Decision Sciences
- Discipline: Decision theory, business, management
- Language: English
- Edited by: Xenophon Koufteros and Sri Talluri

Publication details
- History: 1970-present
- Publisher: Wiley-Blackwell
- Frequency: Quarterly
- Impact factor: 5.5 (2022)

Standard abbreviations
- ISO 4: Decis. Sci.

Indexing
- ISSN: 0011-7315 (print) 1540-5915 (web)

Links
- Journal homepage;

= Decision Sciences =

Decision Sciences is a peer-reviewed academic journal covering research about decision making within the boundaries of an organization, as well as decisions involving inter-firm coordination.

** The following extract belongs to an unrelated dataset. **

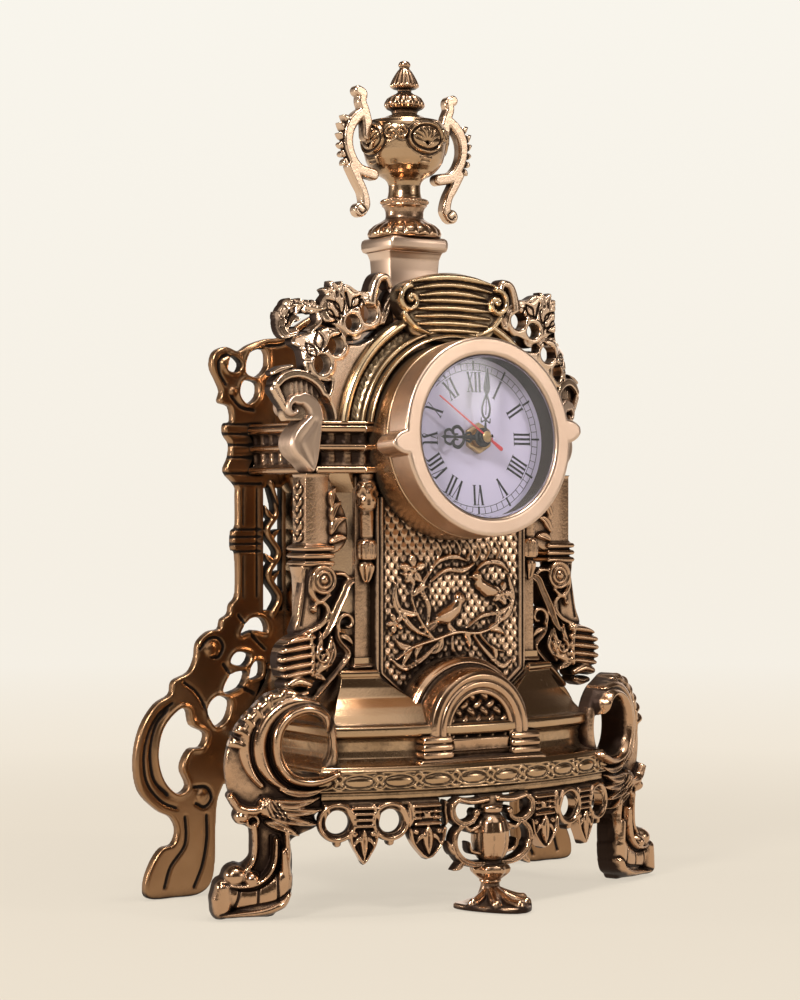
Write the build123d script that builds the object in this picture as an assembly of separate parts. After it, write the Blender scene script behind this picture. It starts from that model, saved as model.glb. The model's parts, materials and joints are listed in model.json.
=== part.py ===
from build123d import *
from math import asin, cos, degrees, hypot, pi, radians, sin, sqrt
import os

# All lengths are in millimetres. The clock faces -Y, +X is to the viewer's right and +Z is up.
# The pieces are drawn about the upright axis of the urn and then moved back by front_shift,
# so that the origin is on the table at the middle of the clock's box.

# Heights above the table
base_bottom = 49.0
base_top = 104.0
cornice_bottom = 190.0
cornice_top = 213.0
abacus_bottom = 292.5
abacus_height = 6.5

# Depths of the main planes, measured from the urn's axis
back_plate_face = 28.0
back_plate_thick = 5.0
case_front = -33.0
panel_thick = 5.0
frame_face = -31.0
frame_thick = 6.0
joint_gap = 0.05

# Bow-fronted base
bow_radius = 183.0
bow_front = -69.0
base_half_width = 78.0
base_wall = 4.0
border_bottom = 53.0
border_top = 62.0
cove_bottom = 65.0
cove_top = 75.5
bead_top = 80.5
flare_top = 100.5
moulding_inset = 2.0
cove_inset = 10.0
bead_inset = 6.5
flare_foot_inset = 9.0
flare_top_inset = 23.5
side_cove_inset = 9.0
side_bead_inset = 7.0
side_flare_foot_inset = 9.5
side_flare_top_inset = 22.0

# Case
case_half_width = 48.0
case_wall = 3.0
arch_centre_z = 206.5
case_arch_radius = 54.0
access_radius = 42.0

# Clock drum and bezel, along an axis that leans back from the vertical face
drum_tilt = 4.0
dial_centre_y = -56.9
dial_centre_z = 205.7
bezel_radius = 44.1
bezel_opening_radius = 36.2
bezel_face = 11.7
bezel_depth = 14.9
bezel_lip = 1.2
bezel_bore_radius = 38.4
spigot_wall = 0.7
drum_wall = 4.1
lug_reach = 50.7
lug_height = 10.0
lug_turn = 4.0
retainer_radius = 36.4
retainer_fit = 0.1
glass_thick = 1.2
glass_rise = 2.2
dial_thick = 0.6
dial_fit = 0.1

# Hands, as distances in front of the dial and angles clockwise from twelve
hour_hand_angle = 270.4
minute_hand_angle = 5.1
seconds_hand_angle = 306.0
hour_hand_length = 22.0
minute_hand_length = 30.0
seconds_hand_length = 30.0
seconds_tail_length = 9.0
hand_thick = 0.4
hour_hand_level = 5.0
minute_hand_level = 6.8
seconds_hand_level = 8.4
cap_radius = 2.6
cap_height = 1.4

# Quartz movement
movement_size = 56.0
movement_depth = 16.0
movement_corner = 5.5
movement_wall = 1.2
movement_split = 9.0
washer_thick = 0.8
bushing_radius = 4.0
bushing_length = 4.6
nut_across_flats = 12.0
nut_height = 2.2
nut_washer_radius = 7.0
nut_washer_thick = 0.5
seconds_arbor_radius = 0.4
minute_pipe_radius = 1.0
hour_pipe_radius = 2.0
arbor_radius = 0.5
running_gap = 0.05
battery_radius = 7.25
battery_length = 50.5
battery_drop = 18.2
battery_gap = 0.2
bay_wall = 0.7
contact_thick = 0.9
knob_radius = 5.0
knob_height = 2.6

# Gear train: numbers of teeth
rotor_teeth = 10
step_wheel_teeth = 60
step_pinion_teeth = 12
seconds_wheel_teeth = 60
seconds_pinion_teeth = 8
third_wheel_teeth = 60
third_pinion_teeth = 8
centre_wheel_teeth = 64
cannon_teeth = 12
minute_wheel_teeth = 36
minute_pinion_teeth = 10
hour_wheel_teeth = 40
rotor_distance = 9.1
step_distance = 10.6
third_distance = 10.8
motion_distance = 11.0
third_bearing_angle = 150.0
step_bearing_angle = 10.0
rotor_bearing_angle = 70.0
motion_bearing_angle = 75.0
gear_thick = 0.8
pinion_thick = 1.2
tooth_thinning = 0.16
rotor_radius = 3.0
coil_length = 20.0
coil_radius = 3.0
coil_bore_radius = 1.2
coil_depth = 11.6
coil_x = 8.0
coil_y = 21.5

# Depths of the gear layers behind the movement's front face
hour_layer = 1.8
motion_layer = 3.2
centre_layer = 5.0
third_layer = 6.6
seconds_layer = 8.2
step_layer = 9.8
rotor_layer = 11.4

# Posts, brackets and cresting
post_inner = 60.0
post_outer = 72.0
post_depth = 12.0
post_bottom = 155.0
ring_step = 3.4
ring_swell = 2.0
crest_thick = 5.0
hood_radius = 58.0
pediment_half_width = 29.0
pediment_face = -41.0
pediment_thick = 9.0

# Front legs, in a plane that turns with the bow
leg_hole_x = 80.0
leg_setback = 6.1
leg_splay = 1.5
leg_thick = 18.0
leg_face = 9.5
leg_hole_width = 21.0
leg_hole_height = 26.0
leg_hole_z = 73.5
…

According to the 2022 Journal Citation Reports, Decision Sciences has an impact factor of 5.5. The journal is ranked in the B category (on a scale from A+ to D) by the scientific journal ranking JOURQUAL (German Academic Association for Business Research/VHB) in 2015. Decision Sciences is published by Wiley-Blackwell on behalf of the Decision Sciences Institute. The current editors are Xenophon Koufteros (since 2019) and Sri Talluri (since 2020).

Decision Sciences is associated with the Decision Sciences Journal of Innovative Education. The website is completely offline.